MPs are calling for tougher rules to make sure that electricians have a high enough level of training to carry out work on properties without putting anyone in danger.

Currently, English rules set out that people who are deemed to be “competent” by industry bodies are allowed to sign off work as being legal and safe. However, the Communities and Local Government Committee
voiced its concerns that some of these people did not have detailed training and said that the enforcement of rules governing the training was “at best patchy”.

The majority of domestic electrical work was brought under the system of building regulations by the Labour Government in 2005, which was aimed to ensuring a high level of safety standards. While safety has risen across the board since that change was made, there remain concerns regarding the safety standards that are in place, saying that thousands of “competency notifications” were being signed off each year by a so-called "competent person”.

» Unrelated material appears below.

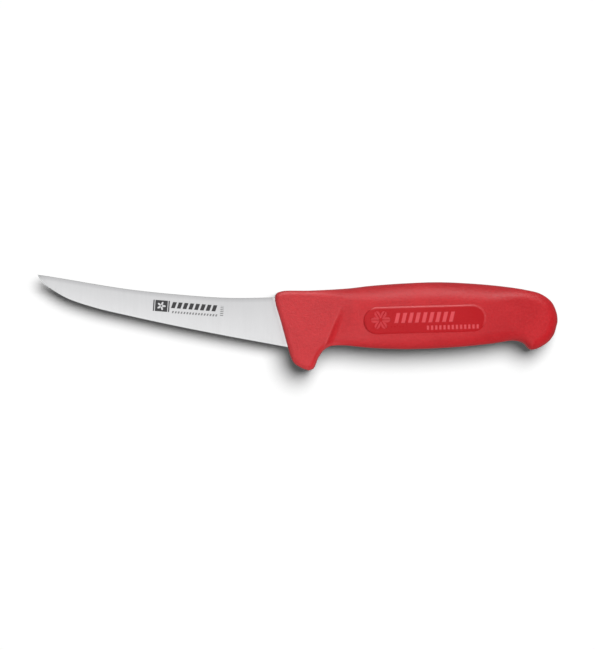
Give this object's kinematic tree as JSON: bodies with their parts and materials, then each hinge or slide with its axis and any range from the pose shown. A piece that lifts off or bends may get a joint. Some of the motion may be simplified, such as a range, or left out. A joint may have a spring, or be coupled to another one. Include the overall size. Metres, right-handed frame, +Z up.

Committee chairman, Labour MP Clive Betts, told the BBC: "Somebody whose only electrical qualification is that they have attended a five-week training course simply should not be re-wiring houses. Yet this is what we were told is happening.

"The person in the home wants to know that the person arriving on the doorstep is a qualified electrician. The current system does not guarantee this. Rather, it can brand the incompetent as competent”, he added.

The Committee recommenced that, in five years time, nobody be allowed to perform electrical work without a NVQ Level III or equivalent qualification. The person should also have carried out a “significant period of supervised on-the-job training”.

Communities Minister, Stephen Williams, told the BBC: “I'm pleased that the committee recognises the improvements since the building regulations covering electrical safety were introduced but there is always more work to be done to strike the right balance and we will consider the report's recommendations carefully, especially as part of our review of the impact of changes we've made to reduce unnecessary red tape in this area”.